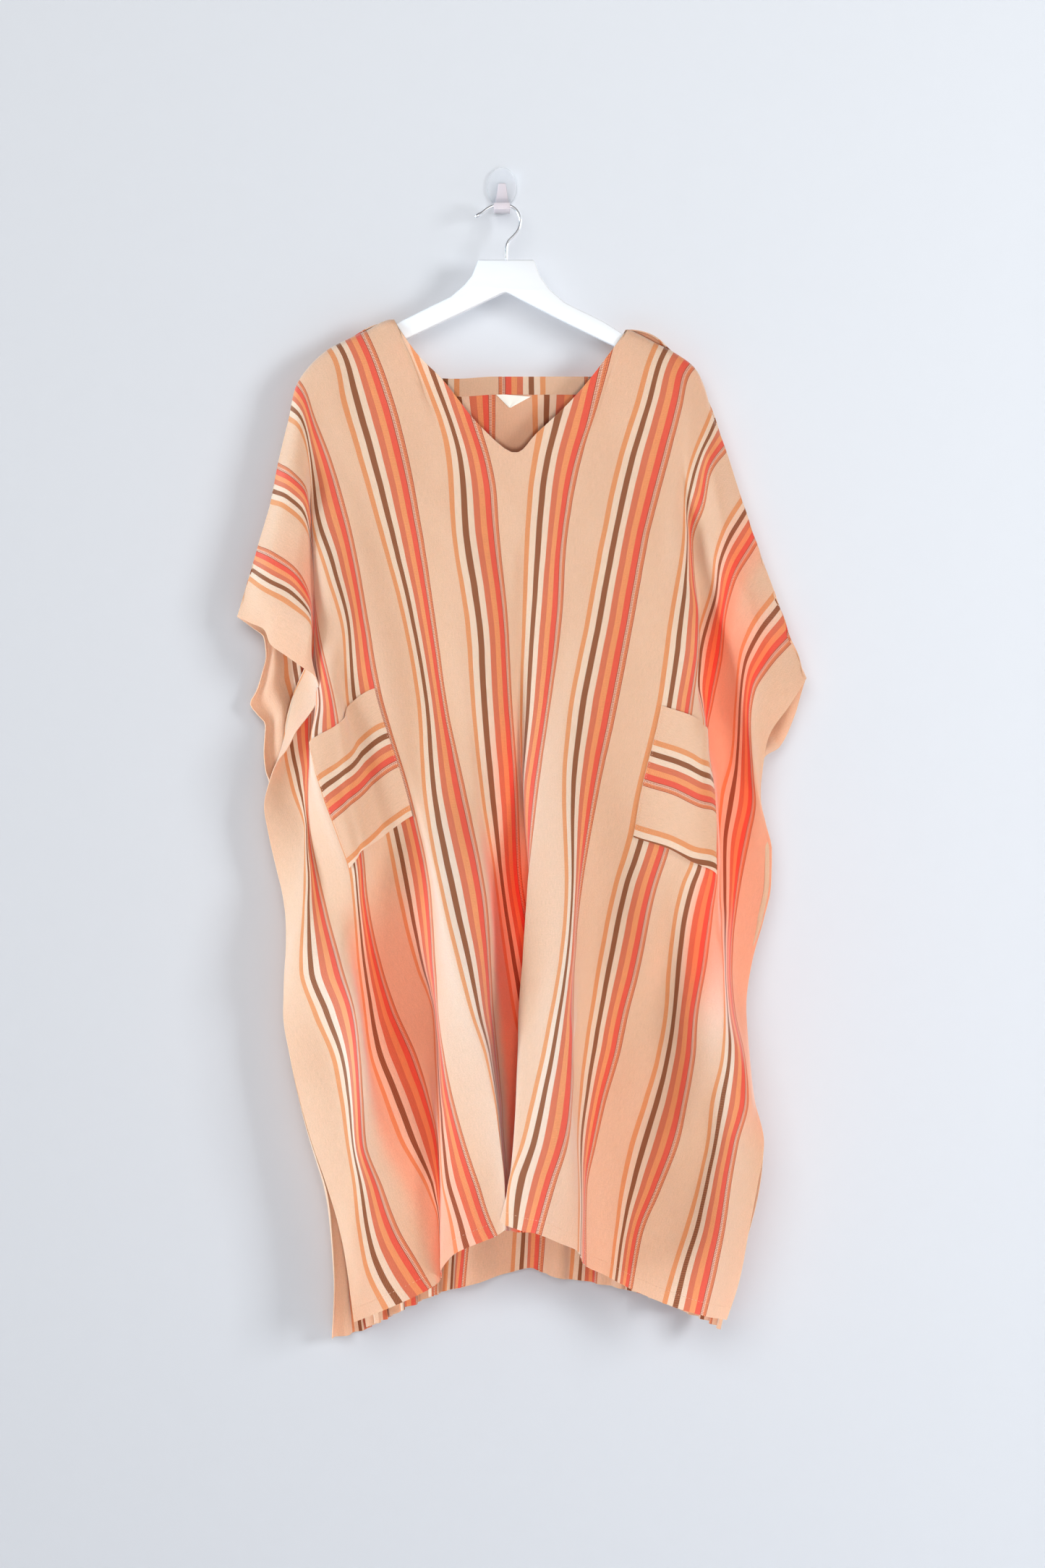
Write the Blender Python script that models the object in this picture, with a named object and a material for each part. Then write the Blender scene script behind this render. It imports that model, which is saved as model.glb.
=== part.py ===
"""A striped kaftan hanging on a white wooden hanger, which hangs from a clear wall hook.

X runs to the right across the garment, +Y goes into the wall behind it and +Z goes up, in metres. The origin is
the middle of the wall hook's back face, where it sticks to the wall.

The cloth is described by its warp threads. A thread is named by its place across the cloth, in millimetres from
the middle, and its route is read off the hanging garment as seen from EYE_DISTANCE in front of the hanger: across
and down in steps of one STEP, and forward of the hanger's middle plane in millimetres. Rows of threads at equal
stations make each panel's surface.
"""

import math

import bmesh
import bpy
import numpy as np

# Driving sizes, in metres
HANGER_WIDTH = 0.430
HANGER_STEPS = 512
STEP = HANGER_WIDTH / HANGER_STEPS
ORIGIN_ACROSS = 694
ORIGIN_DOWN = 253
HANGER_FROM_WALL = 0.030
EYE_DISTANCE = 4.0
EYE_ACROSS = 722.5
EYE_DOWN = 1084
CLOTH = 0.0016
SEAM_GAP = 0.0003
SELVAGE_APART = 0.0028

HANGER_THICKNESS = 0.012
HANGER_ROUNDING = 0.0028
WIRE_RADIUS = 0.00175
WIRE_TIP_SWELL = 1.35
STEM_DEPTH = 0.010

PLATE_WIDTH = 0.034
PLATE_HEIGHT = 0.047
PLATE_THICKNESS = 0.003
TONGUE_WIDTH = 0.019
TONGUE_THICKNESS = 0.002
TONGUE_TOP = 0.004
LIP_HEIGHT = 0.0076
LIP_PAST_WIRE = 0.004

POCKET_GAP = 0.0003
FACING_HEIGHT = 0.021
LABEL_WIDTH = 0.036
LABEL_DROP = 0.014

# How the cloth turns over the hanger: (drop, forward) in mm, and the lengths in m of the rows that follow it
SHOULDER_TURN = ((2.3, 5.7), (8.0, 8.2))
SHOULDER_WITHIN = 0.001
TURN_ROWS = (0.0, 0.0061, 0.0123)

# How the panels are divided: rows between stations, and extra columns between neighbouring threads
ROWS_BETWEEN_STATIONS = (6, 3, 3, 3, 3)
FIRST_SEWN_ROW = 8
LAST_SEWN_ROW = 18
COLUMNS_PER_GAP = 2

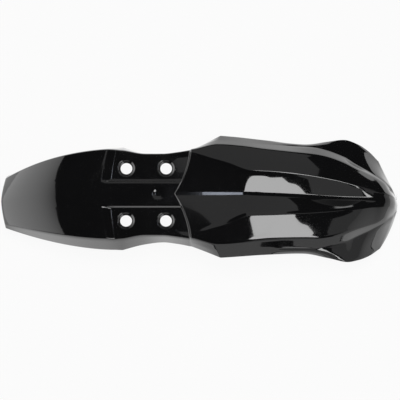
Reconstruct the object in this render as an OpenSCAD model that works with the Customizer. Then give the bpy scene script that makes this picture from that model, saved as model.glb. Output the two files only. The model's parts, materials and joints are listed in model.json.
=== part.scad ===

Task objective. Reproduce the complete data exactly as presented above.

Problem solution.
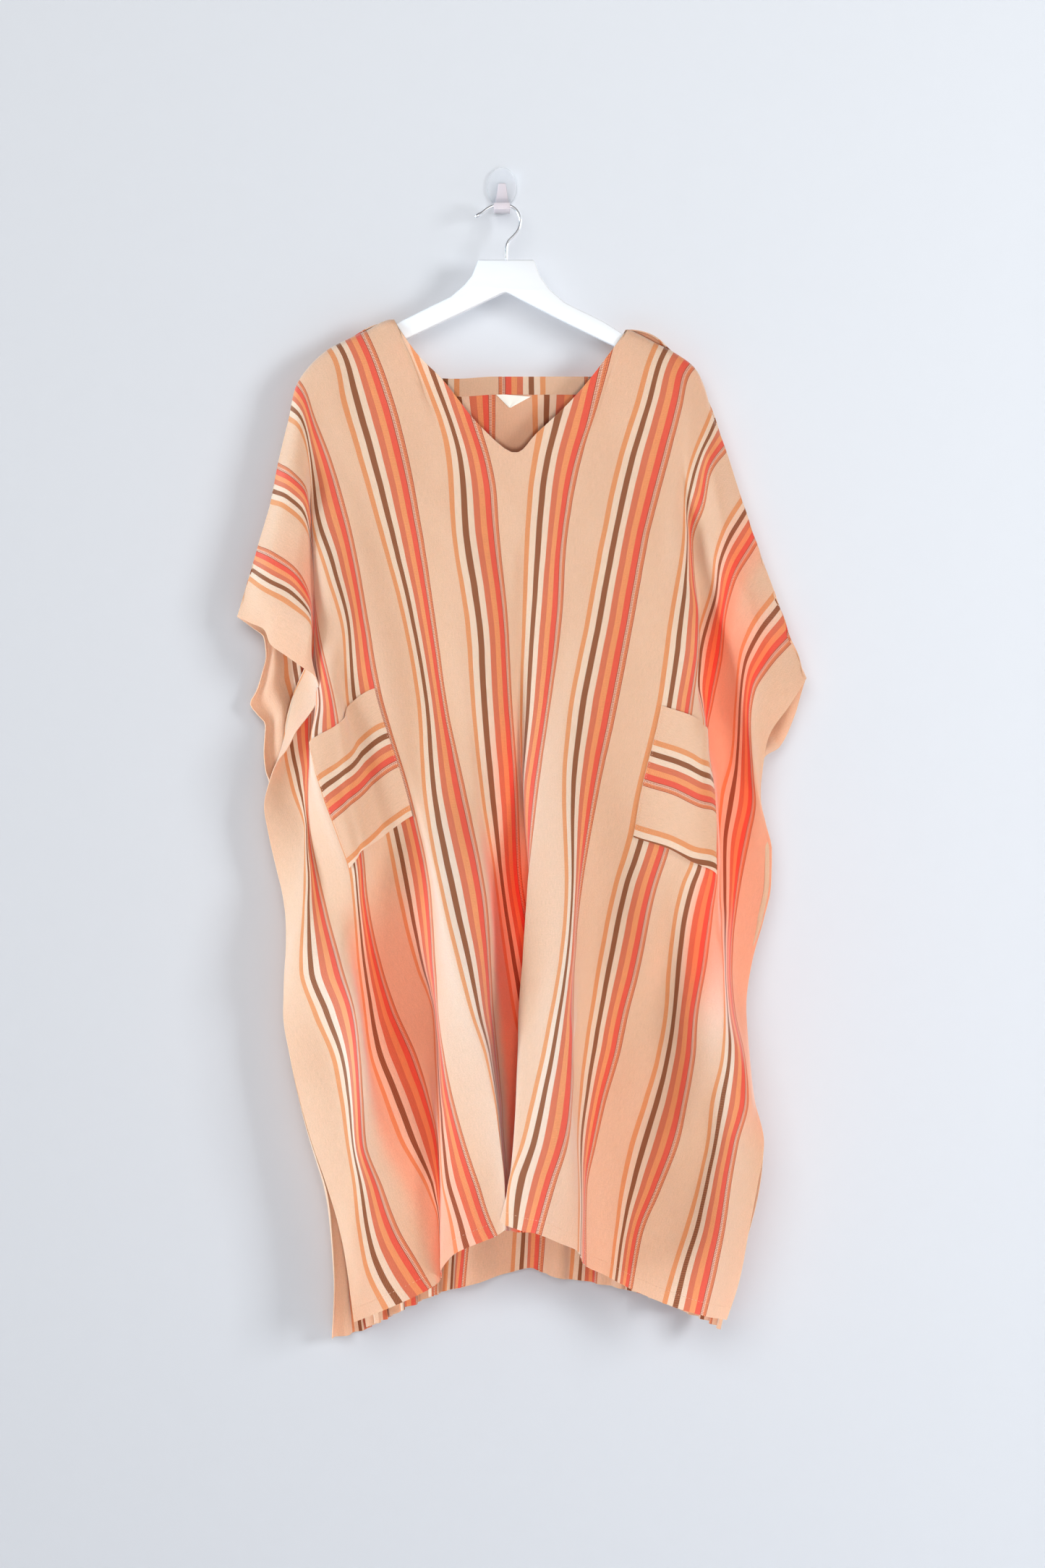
Write the Blender Python script that models the object in this picture, with a named object and a material for each part. Then write the Blender scene script behind this render. It imports that model, which is saved as model.glb.
=== part.py ===
"""A striped kaftan hanging on a white wooden hanger, which hangs from a clear wall hook.

X runs to the right across the garment, +Y goes into the wall behind it and +Z goes up, in metres. The origin is
the middle of the wall hook's back face, where it sticks to the wall.

The cloth is described by its warp threads. A thread is named by its place across the cloth, in millimetres from
the middle, and its route is read off the hanging garment as seen from EYE_DISTANCE in front of the hanger: across
and down in steps of one STEP, and forward of the hanger's middle plane in millimetres. Rows of threads at equal
stations make each panel's surface.
"""

import math

import bmesh
import bpy
import numpy as np

# Driving sizes, in metres
HANGER_WIDTH = 0.430
HANGER_STEPS = 512
STEP = HANGER_WIDTH / HANGER_STEPS
ORIGIN_ACROSS = 694
ORIGIN_DOWN = 253
HANGER_FROM_WALL = 0.030
EYE_DISTANCE = 4.0
EYE_ACROSS = 722.5
EYE_DOWN = 1084
CLOTH = 0.0016
SEAM_GAP = 0.0003
SELVAGE_APART = 0.0028

HANGER_THICKNESS = 0.012
HANGER_ROUNDING = 0.0028
WIRE_RADIUS = 0.00175
WIRE_TIP_SWELL = 1.35
STEM_DEPTH = 0.010

PLATE_WIDTH = 0.034
PLATE_HEIGHT = 0.047
PLATE_THICKNESS = 0.003
TONGUE_WIDTH = 0.019
TONGUE_THICKNESS = 0.002
TONGUE_TOP = 0.004
LIP_HEIGHT = 0.0076
LIP_PAST_WIRE = 0.004

POCKET_GAP = 0.0003
FACING_HEIGHT = 0.021
LABEL_WIDTH = 0.036
LABEL_DROP = 0.014

# How the cloth turns over the hanger: (drop, forward) in mm, and the lengths in m of the rows that follow it
SHOULDER_TURN = ((2.3, 5.7), (8.0, 8.2))
SHOULDER_WITHIN = 0.001
TURN_ROWS = (0.0, 0.0061, 0.0123)

# How the panels are divided: rows between stations, and extra columns between neighbouring threads
ROWS_BETWEEN_STATIONS = (6, 3, 3, 3, 3)
FIRST_SEWN_ROW = 8
LAST_SEWN_ROW = 18
COLUMNS_PER_GAP = 2

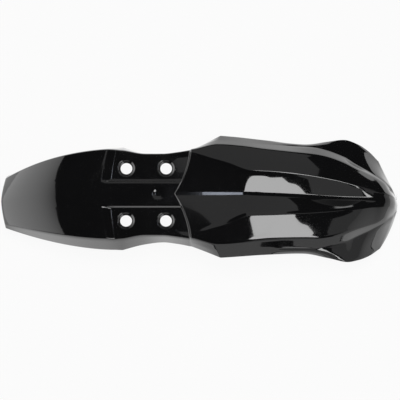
Reconstruct the object in this render as an OpenSCAD model that works with the Customizer. Then give the bpy scene script that makes this picture from that model, saved as model.glb. Output the two files only. The model's parts, materials and joints are listed in model.json.
=== part.scad ===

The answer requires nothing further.